The key difference from a power station generator is scale and speed. A telephone magneto produces 60-90V AC at 15-25 Hz when turned at approximately 2-4 revolutions per second (120-240 RPM) by a typical crank handle. The low frequency (15-25 Hz vs. power system 50-60 Hz) allows the ringer armature to vibrate at a clearly audible rate. Higher frequency would make the ringer sound like a buzz; lower frequency would make it too slow to attract attention.

The magneto output is directly loaded by the subscriber’s ringer and the ringer at the far end (exchange or distant telephone). The load impedance of electromechanical ringers (1,500-3,000 ohms each) determines the current drawn and the effort required to crank. A well-designed magneto with a 2:1 step-up gear ratio allows one ringer to ring with modest hand effort.

Construction Elements

A magneto consists of three main components: the permanent magnet rotor, the stator coils, and the crank mechanism with gear train.

Permanent magnet rotor: The simplest magneto uses two permanent bar magnets mounted on a rotating shaft, their poles arranged so that north and south poles alternate as the shaft turns. As the magnet sweeps past a stator coil, the flux through the coil reverses, generating a full cycle of AC per half-revolution (for a two-pole rotor). Four-pole rotors generate two cycles per revolution at the same shaft speed.

The magnets must be mechanically secured against the centrifugal force of rotation and the vibration of cranking. Use a clamp plate or band around the magnets pressed into a rotor iron ring. The rotor iron provides a low-reluctance flux path between the magnets and reduces the leakage of magnetic flux that doesn’t pass through the stator.

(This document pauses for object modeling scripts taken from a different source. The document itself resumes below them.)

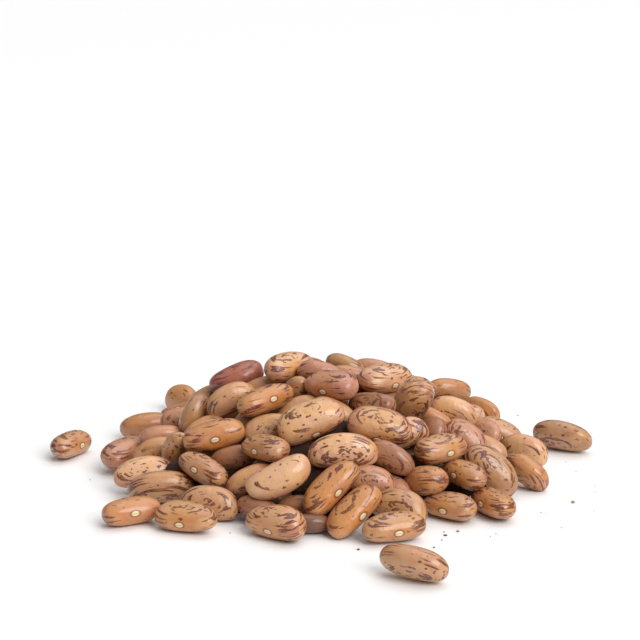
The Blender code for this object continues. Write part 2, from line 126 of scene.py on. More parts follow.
# In turn: the bean's centre in the picture (pixels), the slope of its long axis, how far its right
# end turns to the eye and its roll (degrees), its length (millimetres), how plump it is, how far
# it lies in front of the dome (millimetres), its ground tone, and its specks and arcs, 0 to 9.
SEEN_BEANS = [
    (236.5, 378, 20, 0, -100, 14, 1.1, 2, "red", 2, 3),
    (288, 367, 14, -48, 60, 15, 0.97, 5, "cream", 2, 7),
    (316.5, 371.5, -12, 0, -60, 11.2, 1, -5, "pink", 3, 5),
    (344.5, 365.5, -18, 30, -75, 10.6, 1.08, -6, "olive", 1, 4),
    (373, 370.5, -5, 0, -60, 11.5, 1, -12, "pink", 1, 1),
    (350, 378, -15, 0, -40, 11, 0.95, -8, "pink", 2, 2),
    (332, 385.5, -6, 38, 62, 14.2, 1.02, 3, "pink", 3, 3),
    (385, 378.5, 10, -40, 58, 14.8, 1.05, 5, "cream", 2, 7),
    (231, 400, 25, 0, -30, 12.6, 1, 2.5, "tan", 3, 1),
    (265, 400, 20, -32, 82, 14.8, 0.96, 4, "orange", 1, 3),
    (299, 393.5, 80, 50, 0, 11.5, 0.95, -5, "olive", 1, 0),
    (310.5, 421, 22, 0, 34, 15.9, 1.07, 5, "cream", 6, 2),
    (300, 409, 25, 0, -20, 12, 0.95, -5, "tan", 2, 1),
    (334, 414, -30, 0, 0, 12, 1, -2, "tan", 3, 1),
    (381, 426, -11, 0, 36, 15, 1.04, 2.5, "tan", 5, 5),
    (372, 406, -4, 35, 200, 12.5, 1, 0, "brown", 2, 8),
    (413, 402.5, 62, 45, -30, 13.8, 1.15, 2, "tan", 3, 8),
    (415, 390, 0, 0, -60, 11, 1, -6, "pink", 1, 3),
    (389, 399, 10, 0, 0, 12, 1, -8, "olive", 2, 2),
    (449, 390.5, -5, -30, -60, 12.3, 1, -6, "orange", 0, 0),
    (454, 412, -18, 0, -40, 11.8, 1.05, 0, "cream", 0, 3),
    (432, 418.5, -25, 0, -40, 10.5, 0.9, -6, "orange", 1, 2),
    (481.5, 411, -12, 35, -30, 11.2, 1, -4, "orange", 1, 1),
    (433, 430.5, -10, 68, 0, 10.8, 1, 0, "brown", 1, 1),
    (401.5, 435.5, 22, 0, 0, 12.3, 1, 0, "cream", 3, 7),
    (466, 438, -38, 0, 20, 11.2, 1.04, 2, "pink", 2, 5),
    (482, 430, -25, 45, 0, 11, 0.98, -2, "pink", 2, 2),
    (499, 431, -20, -15, 62, 11.8, 1, -3, "tan", 1, 2),
    (440, 449.3, 14, -38, 66, 13.2, 1.1, 4, "tan", 2, 9),
    (491.5, 470, -42, 0, 10, 15, 0.95, 1, "olive", 3, 6),
    (485, 449, -20, 0, 0, 11, 0.95, -4, "tan", 2, 2),
    (524.5, 450, -15, 18, -30, 12, 1.03, 0, "cream", 1, 1),
    (526.5, 471.5, -32, 18, -60, 12, 1.1, 0, "orange", 2, 9),
    (465, 474.5, -24, 50, 66, 13, 0.98, 2, "tan", 3, 2),
    (424, 480, 5, 60, -85, 12.7, 1.1, 1, "orange", 6, 3),
    (391.5, 461, -22, 15, -40, 12, 1, 2, "brown", 3, 6),
    (344, 452.5, 2, 0, -15, 15.8, 0.83, 4, "cream", 7, 6),
    (265, 450.5, -13, 55, 66, 14.5, 0.9, 3, "tan", 4, 4),
    (267, 430, 10, 0, 0, 12, 1, -2, "tan", 2, 1),
    (245, 428, 60, 0, -40, 11, 1, -7, "brown", 1, 0),
    (213, 436, 13, 0, 75, 14.6, 1.04, 3, "orange", 1, 2),
    (235, 456, 12, 20, -50, 11.2, 1, -1, "brown", 3, 8),
    (204, 470, -32, 42, 68, 14.4, 0.93, 2, "tan", 4, 7),
    (192, 415.5, 63, 0, -80, 10.8, 1.12, 1, "olive", 3, 4),
    (207, 400, 30, 0, 0, 11, 1, -5, "olive", 1, 1),
    (182, 399.5, -10, 50, 0, 11.5, 1.1, -6, "orange", 0, 0),
    (147, 426, 4, 0, -80, 13.8, 1.04, 0, "orange", 1, 1),
    (181, 419, 10, 0, 0, 10.5, 0.95, -8, "pink", 1, 1),
    (162.5, 434.5, 5, 0, -80, 10.4, 1, -1, "pink", 2, 2),
    (206, 424, 25, 0, 0, 11.5, 0.95, -5, "tan", 1, 0),
    (125, 452, 25, -48, 54, 15, 0.93, 0, "pink", 1, 3),
    (176, 449.5, 70, 50, 0, 11.6, 0.9, 1, "tan", 5, 2),
    (145, 473.5, 3, 0, 20, 14.6, 0.88, 0, "cream", 3, 5),
    (161, 487.5, 2, 0, -60, 15.2, 0.95, 0, "tan", 7, 4),
    (131, 511, 7, -15, 78, 13.4, 1, 0, "orange", 2, 2),
    (187, 517, -8, 28, 58, 14.6, 0.96, 0, "tan", 3, 6),
    (212, 504, -8, 14, 0, 13.4, 0.95, 0, "tan", 3, 6),
    (252, 480.5, 22, 0, -50, 12.3, 1, -1, "tan", 3, 2),
    (278, 480.5, 25, 0, 195, 15.3, 0.87, 5, "cream", 4, 0),
    (276, 522, -11, 34, 50, 14.6, 0.98, 0, "tan", 3, 8),
    (258, 507, -18, 28, -70, 11.2, 1, 0, "brown", 6, 4),
    (300, 506, 0, 0, -80, 10.5, 1, -4, "brown", 1, 1),
    (330.5, 488, 46, -8, 56, 15.3, 0.95, 4, "orange", 2, 3),
    # The umber bean below is darkened partly as painted shade, for the shade it lies in.
    (316, 518, 0, 0, -80, 9.5, 1, -2, "umber", 1, 5),
    (353.5, 511, 46, -12, 52, 14.7, 0.94, 1, "orange", 3, 4),
    (393.5, 527, 9, -18, 64, 14.2, 1, 0, "tan", 5, 5),
    (399.5, 507.5, -13, 20, 0, 13.2, 1, 0, "tan", 4, 4),
    (373, 481, -12, 0, 0, 10.8, 1.05, -2, "pink", 4, 7),
    (395, 486, -30, 40, 0, 11.5, 0.95, -2, "pink", 3, 3),
    (450, 504, -10, 30, 64, 12.9, 1, 0, "tan", 2, 5),
    (494, 503.5, -25, 56, 65, 13.8, 0.95, 0, "orange", 3, 8),
    # The next four are bits deep in the gaps: their near-black deep tone is painted shade.
    (313, 476, 30, 0, 0, 12, 1, -5, "deep", 2, 3),
    (300, 456, 0, 0, 0, 12, 1, -5, "deep", 2, 3),
    (335, 436, 0, 0, 0, 12, 1, -4, "deep", 2, 3),
    (187, 476, -20, 0, 0, 11, 1, -5, "deep", 2, 3),
    (157, 451, 10, 0, -30, 11.5, 0.95, -1.4, "tan", 1, 1),
    (265, 384, 15, 0, -60, 12, 1, -4, "tan", 2, 2),
]
STRAY_BEANS = {
    "stray_bean_left": (70.5, 444.5, 19, -57, 68, 13.8, 0.94, 0, "tan", 3, 6),
    "stray_bean_right": (562, 436, -8, 20, -60, 15.3, 0.93, 0, "olive", 5, 3),
    "stray_bean_front": (413.5, 562.5, -13, 24, -70, 15.3, 0.95, 0, "tan", 5, 2),
}


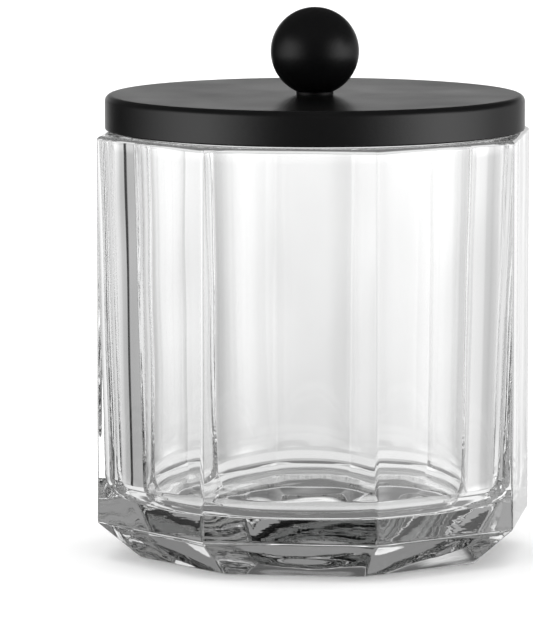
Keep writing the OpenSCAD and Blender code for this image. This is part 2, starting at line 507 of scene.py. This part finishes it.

Stator coils: Wind the stator coil on a laminated iron core positioned at the correct air gap from the rotor (1-2 mm). Laminated cores (thin iron sheets stacked and insulated from each other) reduce eddy current losses compared to solid iron. For a simple two-pole single-coil magneto, one coil of 3,000-8,000 turns of 38-42 AWG enameled wire provides adequate output voltage.

Crank mechanism: The crank handle drives the rotor through a gear train that steps up the speed. A 4:1 gear ratio means one revolution of the crank produces four revolutions of the rotor. Since the rotor generates one cycle of AC per half-revolution (two-pole design), the output frequency is 8 cycles per crank revolution. At a comfortable cranking rate of 2 turns/second, output frequency is 16 Hz.

Gear Train Design

The gear ratio determines the balance between effort and speed. Higher gear ratio: more turns per crank revolution, higher output frequency, less torque per revolution (easier to turn). Lower gear ratio: fewer turns per crank revolution, lower frequency, more torque (harder to turn, may not ring distant bells).

Calculate required gear ratio: if you want 20 Hz output from a two-pole magneto, and you crank at 2 rev/second, the rotor must spin at 20 Hz ÷ 1 cycle/rev = 20 rev/second. Gear ratio = 20 ÷ 2 = 10:1.

A 10:1 gear ratio requires either a single-stage gear with a large ratio difference or a two-stage gear train. Two stages of 3.16:1 each multiply to 10:1. Use spur gears cut from brass or hardened steel, or repurpose gears from salvaged equipment.

Output and Loading

Test your magneto by connecting a known load — a standard telephone ringer (1,500 ohms) — across the output terminals while cranking steadily. The ringer should ring clearly. Measure the open-circuit output voltage with an AC voltmeter or estimate it from the ring volume.

If output voltage is too low (ringer barely tinkles), increase the gear ratio or add more turns to the stator coil. Too high output (ringer sounds frantic and crank is hard to turn) indicates the gear ratio is too high for comfortable operation — reduce it or use a different handle length to increase cranking torque.

A properly designed telephone magneto should ring a single standard ringer with moderate effort from an average adult — roughly the effort of turning a moderately stiff hand tool. This is the empirical design target when specifications aren’t available: comfortable cranking by the eventual users.